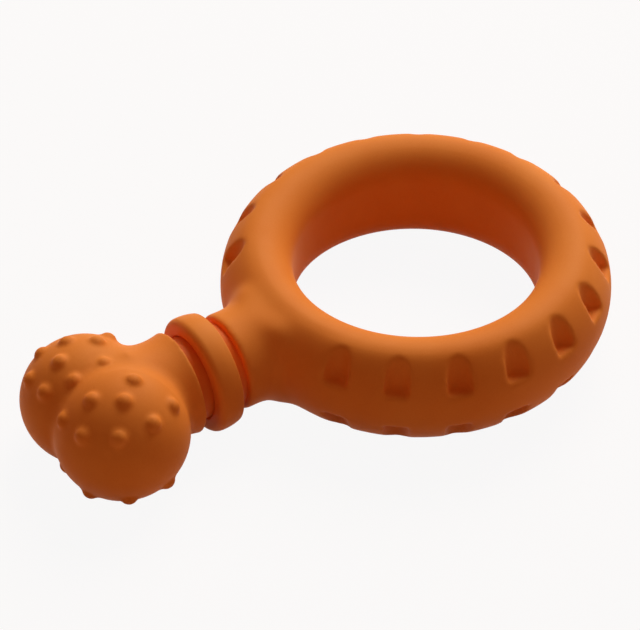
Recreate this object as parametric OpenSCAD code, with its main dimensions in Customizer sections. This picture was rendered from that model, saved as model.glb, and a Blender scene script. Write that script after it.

_ _ _ _ _ _ _

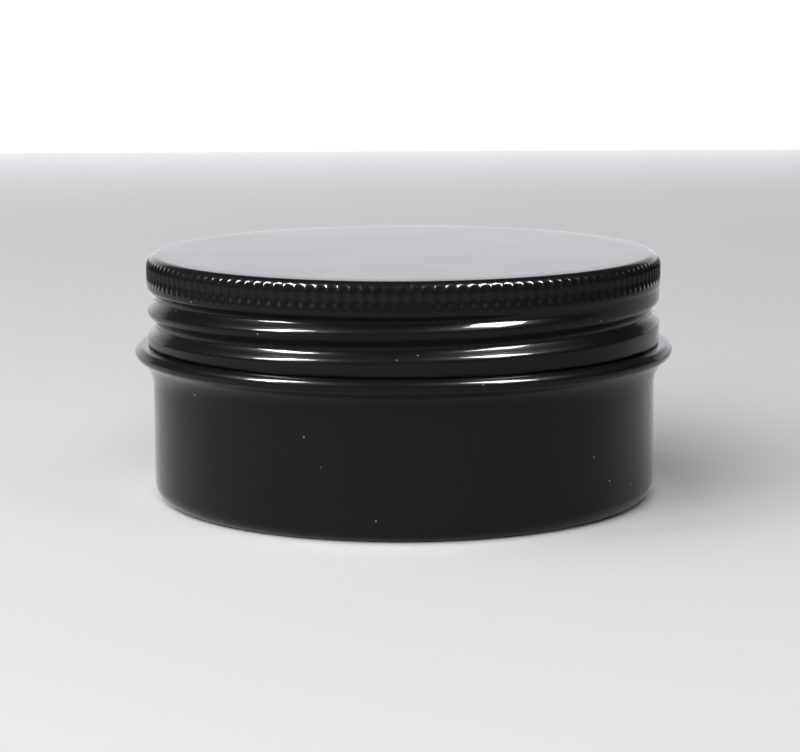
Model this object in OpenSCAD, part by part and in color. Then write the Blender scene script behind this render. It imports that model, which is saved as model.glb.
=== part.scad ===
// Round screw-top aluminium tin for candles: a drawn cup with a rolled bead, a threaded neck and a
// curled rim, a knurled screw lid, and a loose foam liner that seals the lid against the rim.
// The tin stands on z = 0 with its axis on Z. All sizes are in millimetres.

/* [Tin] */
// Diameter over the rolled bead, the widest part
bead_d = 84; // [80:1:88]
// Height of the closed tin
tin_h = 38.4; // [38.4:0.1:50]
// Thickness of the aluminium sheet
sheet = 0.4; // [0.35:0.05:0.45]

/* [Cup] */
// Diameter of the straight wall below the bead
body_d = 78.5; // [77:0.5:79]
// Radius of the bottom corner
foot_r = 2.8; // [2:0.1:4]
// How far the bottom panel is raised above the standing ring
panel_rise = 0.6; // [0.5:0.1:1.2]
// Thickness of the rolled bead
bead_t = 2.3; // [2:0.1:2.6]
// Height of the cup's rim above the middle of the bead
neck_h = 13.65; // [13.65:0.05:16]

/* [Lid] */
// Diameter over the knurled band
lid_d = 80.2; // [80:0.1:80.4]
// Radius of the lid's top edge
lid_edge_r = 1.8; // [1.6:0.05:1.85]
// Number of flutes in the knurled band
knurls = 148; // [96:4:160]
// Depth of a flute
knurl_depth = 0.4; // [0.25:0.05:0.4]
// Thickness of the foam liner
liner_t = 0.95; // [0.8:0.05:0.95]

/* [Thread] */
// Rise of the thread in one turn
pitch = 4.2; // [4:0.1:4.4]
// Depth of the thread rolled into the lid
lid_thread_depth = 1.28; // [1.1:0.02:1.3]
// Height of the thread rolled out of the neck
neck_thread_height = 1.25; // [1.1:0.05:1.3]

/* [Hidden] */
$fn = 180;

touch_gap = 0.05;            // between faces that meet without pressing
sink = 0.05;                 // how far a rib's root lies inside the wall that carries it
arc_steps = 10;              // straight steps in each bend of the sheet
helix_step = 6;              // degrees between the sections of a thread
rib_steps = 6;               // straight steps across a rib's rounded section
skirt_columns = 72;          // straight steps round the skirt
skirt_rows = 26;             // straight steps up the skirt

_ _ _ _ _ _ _

Goal: Give back, exactly as written, each line from the one that contains "Model this object" through the one that contains "sheet = 0.4; // [0.35:0.05:0.45]".

Output for this exercise:
Model this object in OpenSCAD, part by part and in color. Then write the Blender scene script behind this render. It imports that model, which is saved as model.glb.
=== part.scad ===
// Round screw-top aluminium tin for candles: a drawn cup with a rolled bead, a threaded neck and a
// curled rim, a knurled screw lid, and a loose foam liner that seals the lid against the rim.
// The tin stands on z = 0 with its axis on Z. All sizes are in millimetres.

/* [Tin] */
// Diameter over the rolled bead, the widest part
bead_d = 84; // [80:1:88]
// Height of the closed tin
tin_h = 38.4; // [38.4:0.1:50]
// Thickness of the aluminium sheet
sheet = 0.4; // [0.35:0.05:0.45]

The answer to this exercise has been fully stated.